:: Given information ::

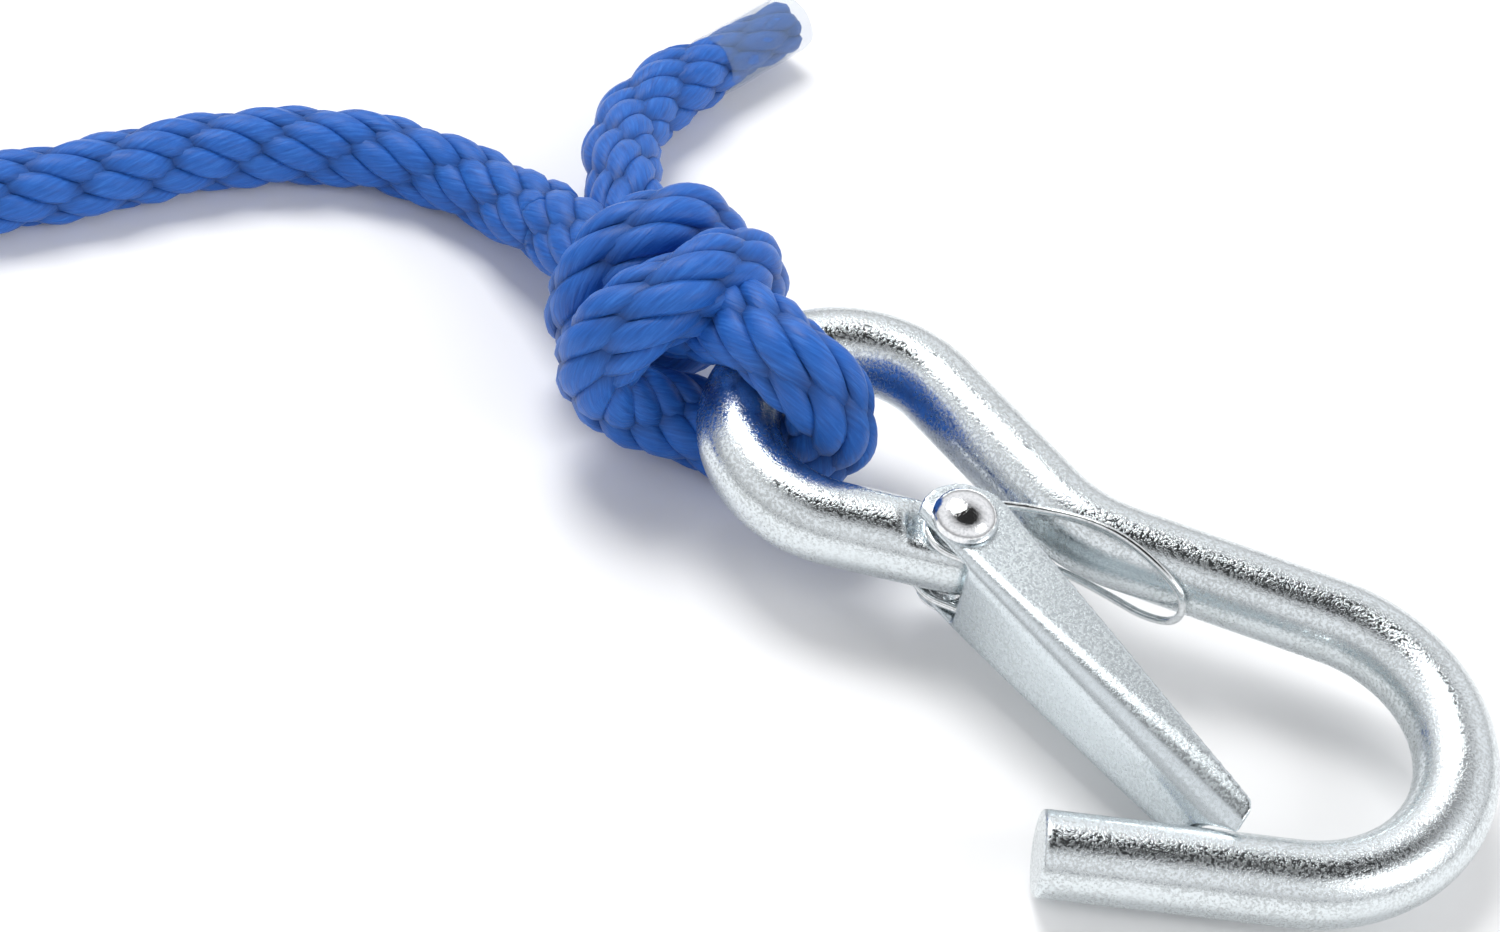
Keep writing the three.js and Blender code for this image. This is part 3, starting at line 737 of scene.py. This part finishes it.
def rivet_profile():
    """From the middle of the low tail, up the shank, to the top of the domed head."""
    profile = []
    for a in np.radians(np.linspace(0, 90, 18)):
        height = -RIVET_SEAT - RIVET_TAIL[1] * math.cos(a)
        profile.append((max(0.02, RIVET_TAIL[0] * math.sin(a)), height))
    seat = RIVET_SEAT - RIVET_SINK
    profile += [(RIVET_TAIL[0] - 0.2, -seat), (RIVET_SHANK, -seat)]
    profile += [(RIVET_SHANK, seat), (RIVET_HEAD[0] - 0.25, seat)]
    for a in np.radians(np.linspace(90, 0, 24)):
        height = RIVET_SEAT + RIVET_HEAD[1] * math.cos(a)
        profile.append((max(0.02, RIVET_HEAD[0] * math.sin(a)), height))
    return profile


rivet = turned_piece("rivet", rivet_profile())
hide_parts("gate_rivet")


# ---------------------------------------------------------------- gate spring
def spring_half(side):
    """One side of the wire: its tail on the web, its coil at the pin and its leg on the shank."""
    z = side * SPRING_Z
    offset = SHEET + WIRE_RADIUS + 0.3
    points = [
        along_web(9.5, offset, side * 4.2), along_web(3.4, offset + 0.4, side * 4.3),
        (27.7, -10.4, z),
    ]
    for angle in np.radians(np.linspace(262, 90, 13)):
        x = PIVOT[0] + SPRING_RADIUS * math.cos(angle)
        points.append((x, PIVOT[1] + SPRING_RADIUS * math.sin(angle), z))
    points += [
        (29.8, -0.75, z), (34.2, -0.3, side * 4.6), (39.8, -0.8, side * 5.2),
        (44.4, -2.3, side * 5.3), (49, -4.7, side * 4.5), (52, -6.2, side * 2.6),
    ]
    return points


closed_end = [(52.8, -6.6, 0)]
wire_line = resample(spline(spring_half(1) + closed_end + spring_half(-1)[::-1]), WIRE_STEP)
wire_line = smoothed(wire_line, 3)


def off_the_bar(line, room):
    """The line, moved out of the hook's bar where it lies closer than room.

    The arm and the start of the eye are passed over, since the spring winds round the pin there.
    """
    shank_from = round(ARM_LENGTH / BAR_STEP) + 40
    away = line[:, None] - BAR_LINE[None, shank_from:]
    distance = np.linalg.norm(away, axis=2)
    closest = distance.argmin(1)
    rows = np.arange(len(line))
    gap = distance[rows, closest][:, None]
    way = away[rows, closest] / gap
    return line + way * np.clip(room - gap, 0, None)


wire_line = smoothed(off_the_bar(wire_line, BAR_RADIUS + WIRE_RADIUS + 0.25), 3)
spring = loft("spring_wire", tube_rings(placed(wire_line), WIRE_RADIUS, 14), scale=(1, WIRE_STEP))
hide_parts("gate_spring")


# ---------------------------------------------------------------- gate
def pressed_sheet(name, node, grain):
    """The node's shape as an even fine mesh, with the soft edges and folds of pressed sheet."""
    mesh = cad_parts[node].data.copy()
    rough = bpy.data.objects.new(name + "_blank", mesh)
    rough.matrix_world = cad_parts[node].matrix_world
    bpy.context.collection.objects.link(rough)
    remesh = rough.modifiers.new("even", "REMESH")
    remesh.mode = "VOXEL"
    remesh.voxel_size = grain * MM
    soften = rough.modifiers.new("soften", "SMOOTH")
    soften.factor = 0.5
    soften.iterations = 5
    bpy.context.view_layer.update()
    evaluated = rough.evaluated_get(bpy.context.evaluated_depsgraph_get())
    shaped = bpy.data.meshes.new_from_object(evaluated)
    shaped.transform(rough.matrix_world)
    bpy.data.objects.remove(rough)
    shaped.name = name
    shaped.shade_smooth()
    sheet = bpy.data.objects.new(name, shaped)
    bpy.context.collection.objects.link(sheet)
    return sheet


gate = pressed_sheet("gate_sheet", "gate", 0.22)
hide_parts("gate")


# ---------------------------------------------------------------- riding
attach(gate, "gate")
for piece in (free_rope, knot, tail, tail_sleeve, end_sleeve, tie):
    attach(piece, "rope")
for piece in (hook, rivet):
    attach(piece, "hook")
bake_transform(spring)


# ---------------------------------------------------------------- materials
class Nodes:
    """Short calls for building one material's nodes."""

    def __init__(self, name):
        self.material = bpy.data.materials.new(name)
        self.material.use_nodes = True
        self.tree = self.material.node_tree
        self.shader = self.tree.nodes["Principled BSDF"]

    def add(self, kind, **values):
        node = self.tree.nodes.new(kind)
        for name, value in values.items():
            if hasattr(node, name):
                setattr(node, name, value)
            else:
                node.inputs[name.replace("_", " ")].default_value = value
        return node

    def link(self, source, target):
        self.tree.links.new(source, target)

    def settings(self, **values):
        for name, value in values.items():
            self.shader.inputs[name.replace("_", " ")].default_value = value

    def place(self, scale=(1, 1, 1), kind="Object"):
        """Texture coordinates, scaled."""
        source = self.add("ShaderNodeTexCoord").outputs[kind]
        mapping = self.add("ShaderNodeMapping")
        mapping.inputs["Scale"].default_value = scale
        self.link(source, mapping.inputs["Vector"])
        return mapping.outputs["Vector"]

    def noise(self, vector, scale, detail=4, roughness=0.5):
        node = self.add("ShaderNodeTexNoise", Scale=scale, Detail=detail, Roughness=roughness)
        self.link(vector, node.inputs["Vector"])
        return node.outputs["Fac"]

    def ramp(self, value, *stops):
        node = self.add("ShaderNodeValToRGB")
        elements = node.color_ramp.elements
        while len(elements) < len(stops):
            elements.new(0.5)
        for element, (position, color) in zip(elements, stops):
            element.position = position
            element.color = (*color, 1)
        self.link(value, node.inputs["Fac"])
        return node.outputs["Color"]

    def span(self, value, low, high, to_low=0.0, to_high=1.0):
        node = self.add("ShaderNodeMapRange")
        for name, number in (
            ("From Min", low), ("From Max", high), ("To Min", to_low), ("To Max", to_high),
        ):
            node.inputs[name].default_value = number
        self.link(value, node.inputs["Value"])
        return node.outputs["Result"]

    def maths(self, operation, a, b):
        node = self.add("ShaderNodeMath", operation=operation)
        for socket, value in zip(node.inputs, (a, b)):
            if isinstance(value, (int, float)):
                socket.default_value = value
            else:
                self.link(value, socket)
        return node.outputs["Value"]

    def mixed(self, factor, a, b, blend_type="MIX"):
        node = self.add("ShaderNodeMix", data_type="RGBA", blend_type=blend_type)
        for socket, value in ((node.inputs[0], factor), (node.inputs[6], a), (node.inputs[7], b)):
            if isinstance(value, (int, float)):
                socket.default_value = value
            elif isinstance(value, tuple):
                socket.default_value = (*value, 1)
            else:
                self.link(value, socket)
        return node.outputs[2]

    def bump(self, height, distance, strength=1.0, under=None):
        node = self.add("ShaderNodeBump")
        node.inputs["Strength"].default_value = strength
        node.inputs["Distance"].default_value = distance * MM
        self.link(height, node.inputs["Height"])
        if under is not None:
            self.link(under, node.inputs["Normal"])
        return node.outputs["Normal"]


def zinc(name, light, dark, rough=(0.15, 0.33), grain=1.0):
    """Bright zinc plate: a fine frosted grain broken by small darker specks."""
    nodes = Nodes(name)
    nodes.settings(Metallic=1.0)
    place = nodes.place((1 / MM,) * 3)
    pits = nodes.span(nodes.noise(place, 2.7, 4, 0.62), 0.46, 0.60)
    cloud = nodes.noise(place, 0.09, 3, 0.5)
    patchy = nodes.maths("MULTIPLY", pits, nodes.span(cloud, 0.35, 0.6, 0.45, 1.0))
    color = nodes.mixed(nodes.maths("MULTIPLY", patchy, 0.60), light, dark)
    nodes.link(color, nodes.shader.inputs["Base Color"])
    nodes.link(nodes.span(patchy, 0, 1, *rough), nodes.shader.inputs["Roughness"])
    rippled = nodes.bump(cloud, 0.05 * grain, 0.4)
    nodes.link(nodes.bump(pits, 0.012 * grain, 1.0, rippled), nodes.shader.inputs["Normal"])
    return nodes


def rope_material():
    """Silky blue filament: fine twisted fibres along each strand, with shade painted in dark where
    strands meet and dip into the grooves.
    """
    nodes = Nodes("rope_filament")
    place = nodes.place((1, 1, 1), "UV")
    split = nodes.add("ShaderNodeSeparateXYZ")
    nodes.link(place, split.inputs[0])
    around, lengthwise = split.outputs[0], split.outputs[1]
    twisted = nodes.maths("SUBTRACT", nodes.maths("MULTIPLY", around, 6.0), nodes.maths(
        "MULTIPLY", lengthwise, 0.55))
    joined = nodes.add("ShaderNodeCombineXYZ")
    nodes.link(nodes.maths("MULTIPLY", twisted, 1.6), joined.inputs[0])
    nodes.link(nodes.maths("MULTIPLY", lengthwise, 0.16), joined.inputs[1])
    fibres = nodes.noise(joined.outputs[0], 2.2, 4, 0.6)
    body = nodes.place((1 / MM,) * 3)
    cloud = nodes.noise(body, 0.12, 3, 0.5)
    color = nodes.ramp(
        fibres, (0.28, (0.009, 0.075, 0.33)), (0.52, (0.015, 0.118, 0.47)),
        (0.76, (0.040, 0.19, 0.62)),
    )
    color = nodes.mixed(nodes.span(cloud, 0.3, 0.7, 0.0, 0.3), color, (0.010, 0.10, 0.44))
    # Painted shade: the colour darkens towards the rope's core, so the grooves between strands look
    # shaded.
    depth = nodes.add("ShaderNodeAttribute", attribute_name="depth").outputs["Fac"]
    shade = nodes.span(depth, 0.70, 0.95, 0.06, 1.0)
    color = nodes.mixed(shade, (0.002, 0.018, 0.09), color)
    nodes.link(color, nodes.shader.inputs["Base Color"])
    nodes.settings(Sheen_Weight=0.10, Sheen_Roughness=0.4, Specular_IOR_Level=0.32)
    nodes.shader.inputs["Sheen Tint"].default_value = (0.55, 0.72, 1.0, 1)
    nodes.link(nodes.span(fibres, 0.3, 0.7, 0.36, 0.58), nodes.shader.inputs["Roughness"])
    nodes.link(nodes.bump(fibres, 0.16, 0.9), nodes.shader.inputs["Normal"])
    return nodes.material


def film_material():
    """Thin clear shrunk film."""
    nodes = Nodes("clear_film")
    nodes.settings(Roughness=0.12, IOR=1.5, Alpha=0.2)
    nodes.shader.inputs["Base Color"].default_value = (0.24, 0.33, 0.48, 1)
    place = nodes.place((1 / MM,) * 3)
    wrinkles = nodes.noise(place, 0.35, 4, 0.6)
    nodes.link(nodes.span(wrinkles, 0.3, 0.7, 0.08, 0.25), nodes.shader.inputs["Roughness"])
    nodes.link(nodes.bump(wrinkles, 0.5, 0.6), nodes.shader.inputs["Normal"])
    return nodes.material


def tape_material():
    """Black woven tape: ribs across the width."""
    nodes = Nodes("tie_weave")
    place = nodes.place((1, 1, 1), "UV")
    ribs = nodes.add("ShaderNodeTexWave", bands_direction="Y", Scale=0.55, Distortion=0.4)
    nodes.link(place, ribs.inputs["Vector"])
    warp = nodes.add("ShaderNodeTexWave", bands_direction="X", Scale=0.7, Distortion=0.3)
    nodes.link(place, warp.inputs["Vector"])
    weave = nodes.maths("MULTIPLY", ribs.outputs["Fac"], warp.outputs["Fac"])
    fuzz = nodes.noise(nodes.place((1 / MM,) * 3), 2.0, 4)
    color = nodes.ramp(
        nodes.maths("ADD", weave, nodes.maths("MULTIPLY", fuzz, 0.4)),
        (0.15, (0.006, 0.006, 0.007)), (0.9, (0.045, 0.046, 0.052)),
    )
    nodes.link(color, nodes.shader.inputs["Base Color"])
    nodes.settings(Roughness=0.85, Sheen_Weight=0.3)
    nodes.link(nodes.bump(weave, 0.12, 0.8), nodes.shader.inputs["Normal"])
    return nodes.material


def floor_material():
    nodes = Nodes("floor_paper")
    nodes.settings(Roughness=0.9)
    nodes.shader.inputs["Base Color"].default_value = (0.93, 0.93, 0.93, 1)
    grain = nodes.noise(nodes.place((1 / MM,) * 3), 0.5, 3)
    nodes.link(nodes.bump(grain, 0.02, 0.3), nodes.shader.inputs["Normal"])
    return nodes.material


def give(thing, material):
    thing.data.materials.clear()
    thing.data.materials.append(material)


rope_look = rope_material()
film_look = film_material()
bar_look = zinc("bar_zinc", (0.74, 0.79, 0.81), (0.40, 0.42, 0.42)).material
sheet_look = zinc(
    "sheet_zinc", (0.68, 0.74, 0.77), (0.50, 0.54, 0.55), rough=(0.24, 0.36), grain=0.3,
).material
wire_look = zinc(
    "wire_zinc", (0.78, 0.81, 0.82), (0.50, 0.52, 0.52), rough=(0.12, 0.26), grain=0.3,
).material
rivet_look = zinc(
    "rivet_polish", (0.86, 0.87, 0.88), (0.62, 0.64, 0.66), rough=(0.04, 0.14), grain=0.35,
).material
for piece in (free_rope, knot, tail):
    give(piece, rope_look)
for piece in (tail_sleeve, end_sleeve):
    give(piece, film_look)
give(tie, tape_material())
give(hook, bar_look)
give(rivet, rivet_look)
give(spring, wire_look)
give(gate, sheet_look)


# ---------------------------------------------------------------- studio
# Brightness of the surroundings from the horizon to straight overhead, as (place, value). The dark
# patch overhead draws the dark band along the bright bar.
SKY = (
    (0.0, 0.45), (0.14, 0.42), (0.22, 0.72), (0.34, 0.95), (0.64, 1.0), (0.80, 0.66),
    (0.86, 0.48), (0.905, 0.03), (0.99, 0.03),
)
SKY_STRENGTH = 1.02
SKY_LEAN = 0.06
LAMPS = (
    ("key", (-0.30, 0.30, 0.80), 0.45, 5.5), ("fill", (0.7, -0.3, 0.5), 0.35, 2.0),
)
FLOOR_SIZE = 6


def studio():
    """White surroundings and floor, and two soft lamps, as (name, place, size, power)."""
    world = bpy.data.worlds.new("studio")
    bpy.context.scene.world = world
    world.use_nodes = True
    tree = world.node_tree
    coordinates = tree.nodes.new("ShaderNodeTexCoord")
    split = tree.nodes.new("ShaderNodeSeparateXYZ")
    tree.links.new(coordinates.outputs["Generated"], split.inputs[0])
    lean = tree.nodes.new("ShaderNodeMath")
    lean.operation = "MULTIPLY_ADD"
    lean.inputs[1].default_value = SKY_LEAN
    tree.links.new(split.outputs["X"], lean.inputs[0])
    tree.links.new(split.outputs["Z"], lean.inputs[2])
    ramp = tree.nodes.new("ShaderNodeValToRGB")
    elements = ramp.color_ramp.elements
    while len(elements) < len(SKY):
        elements.new(0.5)
    for element, (place, value) in zip(elements, SKY):
        element.position = place
        element.color = (value, value, value * 1.02, 1)
    tree.links.new(lean.outputs[0], ramp.inputs["Fac"])
    tree.links.new(ramp.outputs["Color"], tree.nodes["Background"].inputs["Color"])
    tree.nodes["Background"].inputs["Strength"].default_value = SKY_STRENGTH
    bpy.ops.mesh.primitive_plane_add(size=FLOOR_SIZE, location=(0, 0, -0.0002))
    floor = bpy.context.object
    floor.name = "floor"
    floor.data.materials.append(floor_material())
    for name, place, size, power in LAMPS:
        data = bpy.data.lights.new(name, "AREA")
        data.size = size
        data.energy = power
        lamp = bpy.data.objects.new(name, data)
        lamp.location = place
        lamp.rotation_euler = (-Vector(place)).to_track_quat("-Z", "Y").to_euler()
        bpy.context.collection.objects.link(lamp)
    bpy.context.scene.view_settings.view_transform = "Standard"


studio()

:::

Instructions for the task :: Write down again the exact lines running from the beginning of the data to the line containing "wire_line = smoothed(wire_line, 3)", with both ends included.

Problem solution ::
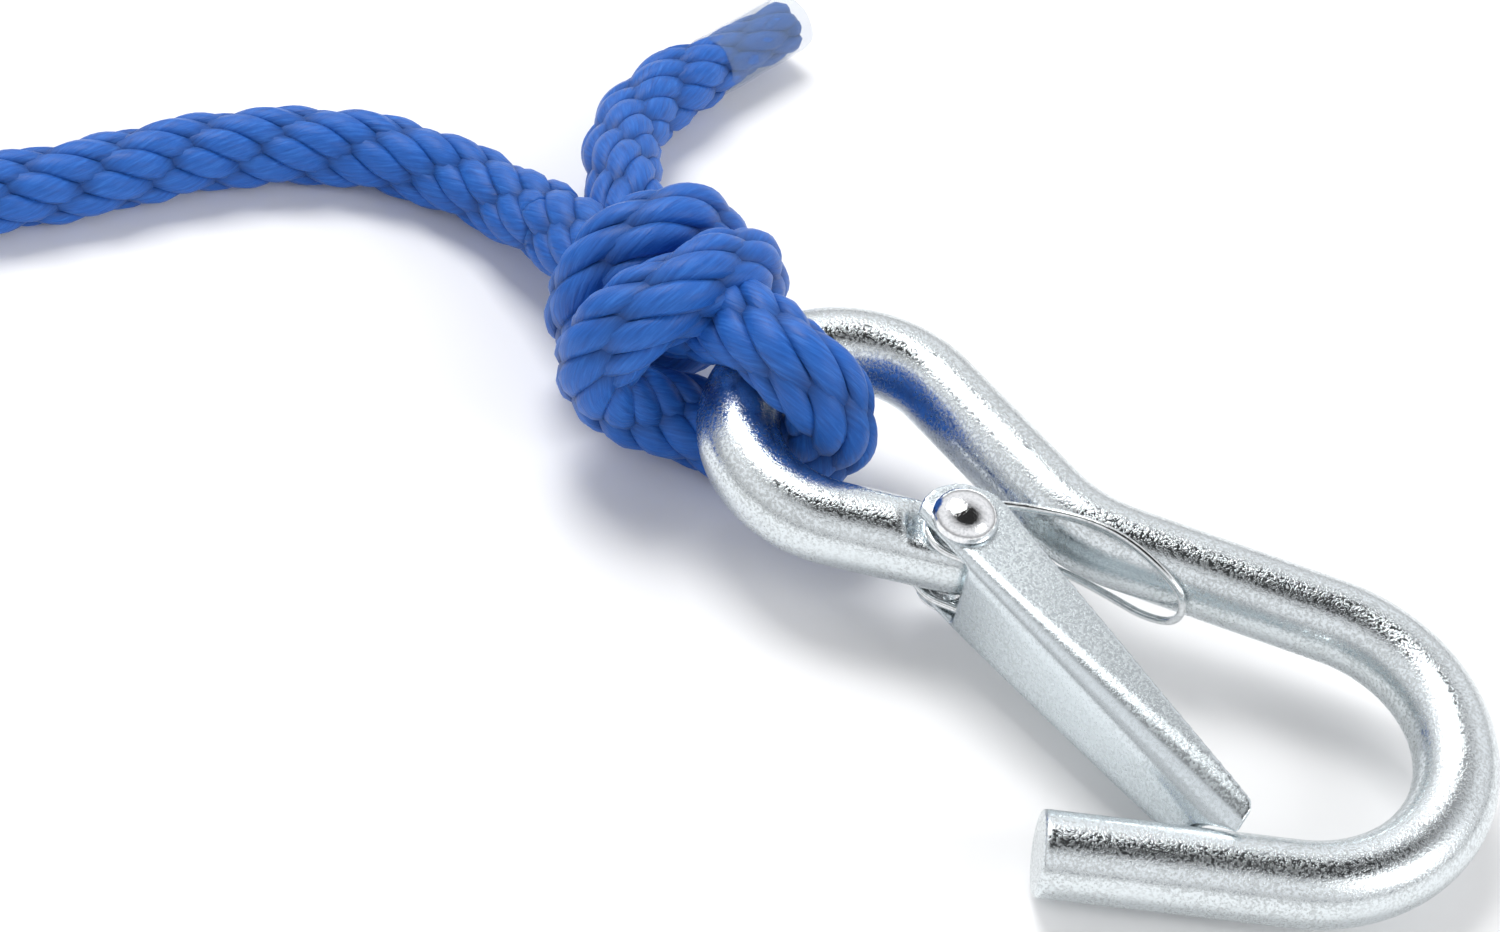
Keep writing the three.js and Blender code for this image. This is part 3, starting at line 737 of scene.py. This part finishes it.
def rivet_profile():
    """From the middle of the low tail, up the shank, to the top of the domed head."""
    profile = []
    for a in np.radians(np.linspace(0, 90, 18)):
        height = -RIVET_SEAT - RIVET_TAIL[1] * math.cos(a)
        profile.append((max(0.02, RIVET_TAIL[0] * math.sin(a)), height))
    seat = RIVET_SEAT - RIVET_SINK
    profile += [(RIVET_TAIL[0] - 0.2, -seat), (RIVET_SHANK, -seat)]
    profile += [(RIVET_SHANK, seat), (RIVET_HEAD[0] - 0.25, seat)]
    for a in np.radians(np.linspace(90, 0, 24)):
        height = RIVET_SEAT + RIVET_HEAD[1] * math.cos(a)
        profile.append((max(0.02, RIVET_HEAD[0] * math.sin(a)), height))
    return profile


rivet = turned_piece("rivet", rivet_profile())
hide_parts("gate_rivet")


# ---------------------------------------------------------------- gate spring
def spring_half(side):
    """One side of the wire: its tail on the web, its coil at the pin and its leg on the shank."""
    z = side * SPRING_Z
    offset = SHEET + WIRE_RADIUS + 0.3
    points = [
        along_web(9.5, offset, side * 4.2), along_web(3.4, offset + 0.4, side * 4.3),
        (27.7, -10.4, z),
    ]
    for angle in np.radians(np.linspace(262, 90, 13)):
        x = PIVOT[0] + SPRING_RADIUS * math.cos(angle)
        points.append((x, PIVOT[1] + SPRING_RADIUS * math.sin(angle), z))
    points += [
        (29.8, -0.75, z), (34.2, -0.3, side * 4.6), (39.8, -0.8, side * 5.2),
        (44.4, -2.3, side * 5.3), (49, -4.7, side * 4.5), (52, -6.2, side * 2.6),
    ]
    return points


closed_end = [(52.8, -6.6, 0)]
wire_line = resample(spline(spring_half(1) + closed_end + spring_half(-1)[::-1]), WIRE_STEP)
wire_line = smoothed(wire_line, 3)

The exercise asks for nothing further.